The silver salmon tease the fishermen on the Kenai River.
A few inches away from an angler’s bobber, a silver salmon’s dark back will flick the surface, sending jewel-bright droplets of water into the air. The fisherman lets out a sigh as he keeps walking down the boardwalk, hoping that a less clever salmon will take a snap at the eggs balled up on the end of his hook. He can’t stop too long, though, as the conveyor-belt line of fishermen keeps moving along the boardwalk, with each angler following his bobber down before reeling in and starting back at the top of the line.
Some of the fishermen in Soldotna early Wednesday morning were having good luck hooking silvers from the boardwalk behind the Soldotna Visitors Center, just below the David A. Douthit Veterans Memorial Bridge over the river. Joseph Barba of California had landed both his silver salmon before 7:30 a.m.
Hoisting them up out of the water, the boy asked his father with a smile to take the fish because they were too heavy.
Shortly afterward, several fishermen hooked into fish in the same area, with some netting silvers and others seeing pink salmon.
Silver salmon run in the Kenai River in general from August through October, though fish are coming in all throughout the fall and into the winter. Kenai River anglers are allowed to keep up to two fish 16 inches or longer per day with two in possession until Aug. 31, when the bag limit increases to three per day with six in possession. But after getting the bag limit for silvers, anglers have to put up their gear and can’t fish for the rest of the day downstream of the Soldotna bridge.

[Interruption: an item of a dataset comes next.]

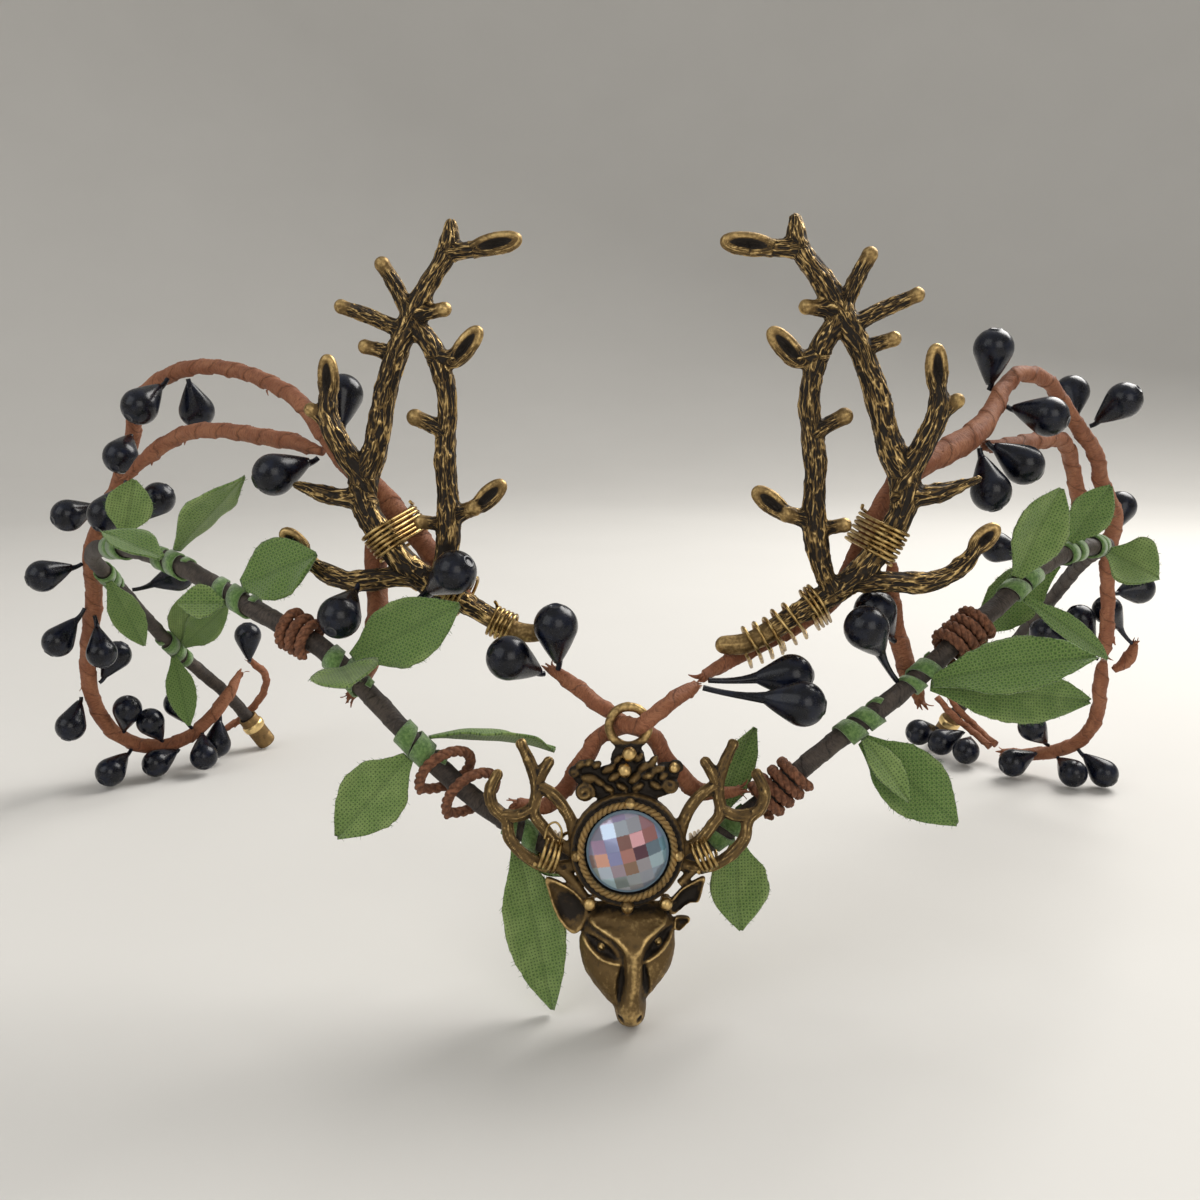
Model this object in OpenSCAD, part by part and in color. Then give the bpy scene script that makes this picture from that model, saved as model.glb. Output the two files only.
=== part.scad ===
// Woodland tiara: a wound stem circlet with cast twig antlers, a deer head with a stone, vines, leaves and berries.
// Millimetres, Z up, front toward minus Y. It rests on the deer's muzzle and on the two ends of the stem.

/* [Stem] */
// Radius of the taped stem
stem_r = 1.4; // [1.2:0.1:1.5]
// Clearance between a winding and what it is wound on
ease = 0.2; // [0.15:0.05:0.3]

/* [Vines] */
// Radius of a vine's torn end
torn_r = 0.6; // [0.4:0.1:0.8]
// Sides of a vine's section
vine_sides = 7; // [6:1:8]

/* [Antlers] */
// Backward slant of the left antler's outer edge
slant_left = 8; // [6:1:10]
// Inward lean of the right antler's top
lean_right = 4; // [3:1:5]
// Wire radius of the antlers' eye tips
eye_r = 0.65; // [0.6:0.05:0.7]

/* [Deer] */
// Backward lean of the hanging deer
deer_lean = 8.5; // [7:0.5:9]
// Radius of the round stone
stone_r = 5.4; // [5:0.1:5.4]

/* [Berries] */
// Radius of a berry's head
berry_r = 3; // [2.6:0.1:3.1]
// Radius of a berry's stalk
stalk_r = 0.45; // [0.35:0.05:0.5]

/* [Leaves] */
// Thickness of the leaf cloth
cloth = 1; // [0.9:0.05:1.1]
// Outer radius of the tape that binds a leaf to the stem
tape_r = 2.35; // [2.2:0.05:2.4]

/* [Lashings] */
// Radius of the brass wire
wire_r = 0.25; // [0.2:0.05:0.3]
// Radius of the brown cord wound round the stem
cord_r = 0.8; // [0.7:0.05:0.9]

/* [Hidden] */
home = [4.8, -61, 0];
bronze = [0.48, 0.38, 0.25];
brass = [0.72, 0.58, 0.32];
bark_brown = [0.36, 0.24, 0.16];
paper = [0.45, 0.27, 0.18];
leaf_green = [0.25, 0.38, 0.22];
berry_black = [0.08, 0.09, 0.14];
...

Gear recommendations for silvers depends on who you talk to. Some anglers have good luck using eggs and bobbers; others use chunks of halibut or herring, while still others use simple flies or spinners. Tactics depends on river location, too. While the anglers in Soldotna use bobbers and spinners with light weights, the anglers downstream at Kenai’s Cunningham Park — which is in the tidally influenced area of the river — use heavier weights and plugs.
On the eastern side of the peninsula, the annual Seward Silver Salmon Derby is set to kick off Saturday morning. Anglers can start at 6 a.m. Saturday, but not a moment before, said Seward Chamber of Commerce Executive Director Cindy Clock.
“One of the policemen fires off a gun (to start the derby),” she said. “We do have a prize for the first fish caught.”
The derby features the regular wide array of prizes — including $10,000 for the heaviest fish caught, $5,000 for the second heaviest and $2,500 for third, as well as prizes for special tagged fish and the top three winners getting the fish’s weight in coffee from Kaladi Brothers Coffee — and runs from Saturday through the following Sunday, Aug. 19. Tickets cost $10 per day or $50 for the whole derby. Prizes will be distributed Sunday at a ceremony held at the Breeze Inn at 3 p.m.
The Seward Chamber of Commerce presells tickets, but anglers still have to get them punched at the weigh-in station near the harbormaster’s office at the Seward harbor to validate them, Clock said.
Fishing for coho salmon has been slow for many anglers in Resurrection Bay, with some reporting success while fishing deeper, according to an Alaska Department of Fish and Game sportfishing report for the area dated Aug. 2. Clock said the silver fishing had been reportedly good early in the season before hitting a lag, according to the local anglers and guides.
“Now they’re starting to come back in,” she said.
Though silver salmon fishing is a highlight of the late summer, there are still other species to angle for. The majority of the mainstem Kenai River is closed to sockeye salmon fishing by emergency order effective Aug. 4, but a small section near the Russian River confluence is still open, as the late run Russian River sockeye numbers are looking good. As of Tuesday, 29,204 sockeye had passed the weir on Lower Russian Lake, significantly more than the 19,440 on the same date last year.
The Kasilof River personal-use dipnet fishery closed Tuesday, but sockeye are still headed up the river in good numbers. Fish and Game doubled the bag and possession limits for Kasilof River sockeye in an emergency order issued Friday, with anglers allowed to have up to six per day with 12 in possession, though no more than two salmon per day and two in possession can be silvers. As of Tuesday, 371,658 sockeye had passed the sonar on the Kasilof River, getting close to the upper end of the optimal escapement goal of 160,000–390,000.
Fish and Game also opened the commercial fishery in the Kasilof River Special Harvest Area — a small terminal harvest area around the mouth of the river — on Wednesday as a way to help control sockeye salmon escapement into the river and provide commercial fishing time.
Trout fishing will also heat up as the summer fades into fall. Fishermen frequently use beads as lures for rainbow trout and Dolly Varden on Kenai Peninsula freshwater. Fish and Game reported the trout fishing on the Kenai River as good to excellent as of Aug. 2.